*Problem details:* The data below needs to be returned exactly, line for line.

*Given information:*
....

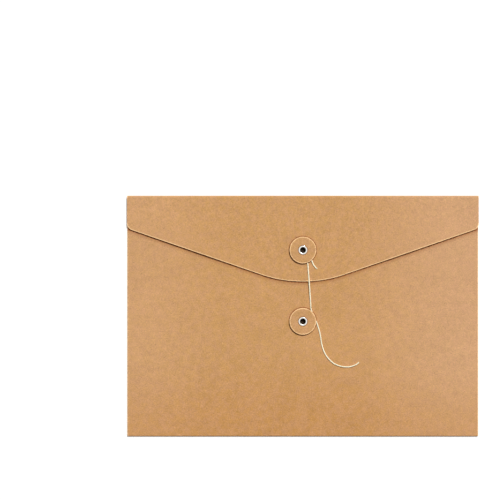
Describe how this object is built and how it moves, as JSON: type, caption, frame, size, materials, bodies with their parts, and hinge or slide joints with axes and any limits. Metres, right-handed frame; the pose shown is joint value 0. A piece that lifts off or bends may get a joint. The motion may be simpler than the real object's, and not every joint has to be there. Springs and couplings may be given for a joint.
{
  "type": "kraft file folder",
  "caption": "Landscape kraft card file folder with a hinged flap that ties shut by a string under two card buttons.",
  "frame": {"origin": "under the middle of the folder as it lies on its back, on the surface that it lies on", "axes": "+X across the folder's width to the right, +Y up the folder to the flap's crease, +Z out of its front"},
  "size_m": [0.335, 0.2294, 0.0068],
  "materials": {
    "kraft_card": "matte unbleached kraft card",
    "button_card": "matte pressed kraft card",
    "eyelet_metal": "bright plated",
    "cotton_string": "twisted cotton",
    "dried_glue": "dried clear"
  },
  "bodies": {
    "envelope": {"back_panel": "kraft_card", "front_panel": "kraft_card", "bottom_fold": "kraft_card", "left_side_fold": "kraft_card", "right_side_fold": "kraft_card", "left_side_tab": "kraft_card", "right_side_tab": "kraft_card", "left_glue_line": "dried_glue", "right_glue_line": "dried_glue", "flap_crease": "kraft_card", "lower_eyelet": "eyelet_metal", "lower_backing_washer": "button_card"},
    "flap": {"top_flap": "kraft_card", "upper_eyelet": "eyelet_metal", "upper_backing_washer": "button_card"},
    "upper_disc": {"upper_button": "button_card"},
    "lower_disc": {"lower_button": "button_card"},
    "tie_string": {"string": "cotton_string"}
  },
  "joints": [
    {"name": "flap_hinge", "type": "hinge", "parent": "envelope", "child": "flap", "pos_m": [0, 0.1128, 0.00195], "axis": [-1, 0, 0], "range_deg": [0, 176], "deforming": ["flap_crease", "string"]},
    {"name": "upper_button_spin", "type": "hinge", "parent": "flap", "child": "upper_disc", "pos_m": [0, 0.06295, 0.0058], "axis": [0, 0, 1], "continuous": true},
    {"name": "lower_button_spin", "type": "hinge", "parent": "envelope", "child": "lower_disc", "pos_m": [0, -0.00495, 0.00425], "axis": [0, 0, 1], "continuous": true},
    {"name": "string_swing", "type": "hinge", "parent": "flap", "child": "tie_string", "pos_m": [0, 0.06295, 0.00456], "axis": [0, 0, 1], "range_deg": [0, 40]}
  ]
}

....

*Final result:*
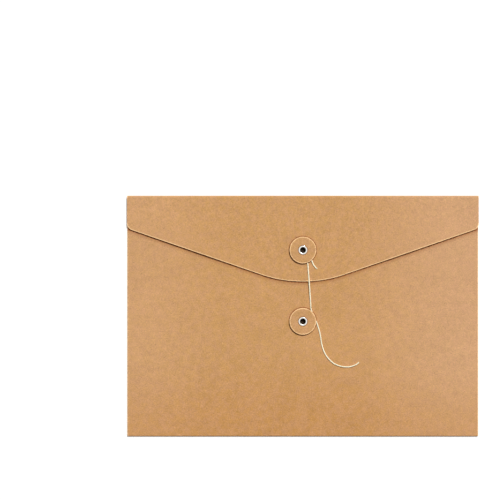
Describe how this object is built and how it moves, as JSON: type, caption, frame, size, materials, bodies with their parts, and hinge or slide joints with axes and any limits. Metres, right-handed frame; the pose shown is joint value 0. A piece that lifts off or bends may get a joint. The motion may be simpler than the real object's, and not every joint has to be there. Springs and couplings may be given for a joint.
{
  "type": "kraft file folder",
  "caption": "Landscape kraft card file folder with a hinged flap that ties shut by a string under two card buttons.",
  "frame": {"origin": "under the middle of the folder as it lies on its back, on the surface that it lies on", "axes": "+X across the folder's width to the right, +Y up the folder to the flap's crease, +Z out of its front"},
  "size_m": [0.335, 0.2294, 0.0068],
  "materials": {
    "kraft_card": "matte unbleached kraft card",
    "button_card": "matte pressed kraft card",
    "eyelet_metal": "bright plated",
    "cotton_string": "twisted cotton",
    "dried_glue": "dried clear"
  },
  "bodies": {
    "envelope": {"back_panel": "kraft_card", "front_panel": "kraft_card", "bottom_fold": "kraft_card", "left_side_fold": "kraft_card", "right_side_fold": "kraft_card", "left_side_tab": "kraft_card", "right_side_tab": "kraft_card", "left_glue_line": "dried_glue", "right_glue_line": "dried_glue", "flap_crease": "kraft_card", "lower_eyelet": "eyelet_metal", "lower_backing_washer": "button_card"},
    "flap": {"top_flap": "kraft_card", "upper_eyelet": "eyelet_metal", "upper_backing_washer": "button_card"},
    "upper_disc": {"upper_button": "button_card"},
    "lower_disc": {"lower_button": "button_card"},
    "tie_string": {"string": "cotton_string"}
  },
  "joints": [
    {"name": "flap_hinge", "type": "hinge", "parent": "envelope", "child": "flap", "pos_m": [0, 0.1128, 0.00195], "axis": [-1, 0, 0], "range_deg": [0, 176], "deforming": ["flap_crease", "string"]},
    {"name": "upper_button_spin", "type": "hinge", "parent": "flap", "child": "upper_disc", "pos_m": [0, 0.06295, 0.0058], "axis": [0, 0, 1], "continuous": true},
    {"name": "lower_button_spin", "type": "hinge", "parent": "envelope", "child": "lower_disc", "pos_m": [0, -0.00495, 0.00425], "axis": [0, 0, 1], "continuous": true},
    {"name": "string_swing", "type": "hinge", "parent": "flap", "child": "tie_string", "pos_m": [0, 0.06295, 0.00456], "axis": [0, 0, 1], "range_deg": [0, 40]}
  ]
}